_Recorded information_:
++++++++

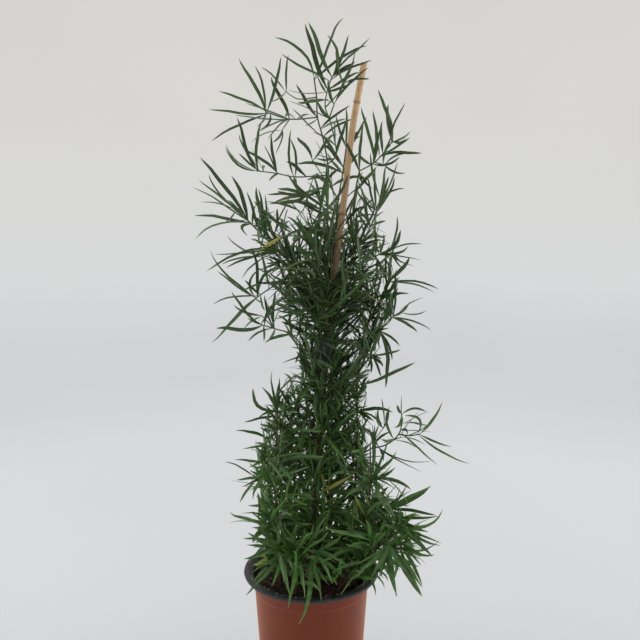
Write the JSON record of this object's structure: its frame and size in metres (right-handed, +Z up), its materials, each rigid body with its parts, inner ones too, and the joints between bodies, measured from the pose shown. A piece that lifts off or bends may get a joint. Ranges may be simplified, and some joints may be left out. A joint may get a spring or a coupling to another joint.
{
  "type": "potted sicklethorn asparagus",
  "caption": "Climbing asparagus with narrow sickle-shaped cladodes, tied up a thin bamboo cane in a round plastic nursery pot filled with soil.",
  "frame": {"origin": "middle of the pot's flat base, on the surface that it stands on", "axes": "+Z up, -Y towards the plant's best side, +X to the right of it"},
  "size_m": [0.3287, 0.2271, 0.8231],
  "materials": {
    "pot_plastic": "satin",
    "soil": "matte",
    "bamboo": "satin",
    "tie_tape": "satin",
    "foliage": "satin"
  },
  "bodies": {
    "root": {"pot": "pot_plastic", "soil": "soil", "cane": "bamboo", "tie": "tie_tape", "leader_stem": "foliage", "right_stem": "foliage", "right_upper_stem": "foliage", "left_stem": "foliage", "front_stem": "foliage", "rear_stem": "foliage", "right_free_stem": "foliage", "right_low_shoot": "foliage", "right_rim_shoot": "foliage", "left_low_shoot": "foliage", "front_rim_shoot": "foliage", "rear_low_shoot": "foliage", "rear_right_shoot": "foliage", "rear_left_shoot": "foliage"}
  },
  "joints": []
}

++++++++

_Description of the task_: Take the listing above and write it out again exactly.

_Task answer_:
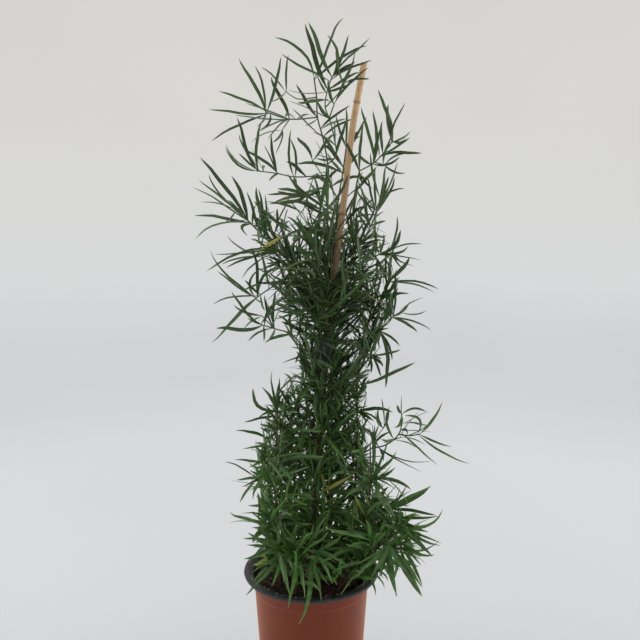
Write the JSON record of this object's structure: its frame and size in metres (right-handed, +Z up), its materials, each rigid body with its parts, inner ones too, and the joints between bodies, measured from the pose shown. A piece that lifts off or bends may get a joint. Ranges may be simplified, and some joints may be left out. A joint may get a spring or a coupling to another joint.
{
  "type": "potted sicklethorn asparagus",
  "caption": "Climbing asparagus with narrow sickle-shaped cladodes, tied up a thin bamboo cane in a round plastic nursery pot filled with soil.",
  "frame": {"origin": "middle of the pot's flat base, on the surface that it stands on", "axes": "+Z up, -Y towards the plant's best side, +X to the right of it"},
  "size_m": [0.3287, 0.2271, 0.8231],
  "materials": {
    "pot_plastic": "satin",
    "soil": "matte",
    "bamboo": "satin",
    "tie_tape": "satin",
    "foliage": "satin"
  },
  "bodies": {
    "root": {"pot": "pot_plastic", "soil": "soil", "cane": "bamboo", "tie": "tie_tape", "leader_stem": "foliage", "right_stem": "foliage", "right_upper_stem": "foliage", "left_stem": "foliage", "front_stem": "foliage", "rear_stem": "foliage", "right_free_stem": "foliage", "right_low_shoot": "foliage", "right_rim_shoot": "foliage", "left_low_shoot": "foliage", "front_rim_shoot": "foliage", "rear_low_shoot": "foliage", "rear_right_shoot": "foliage", "rear_left_shoot": "foliage"}
  },
  "joints": []
}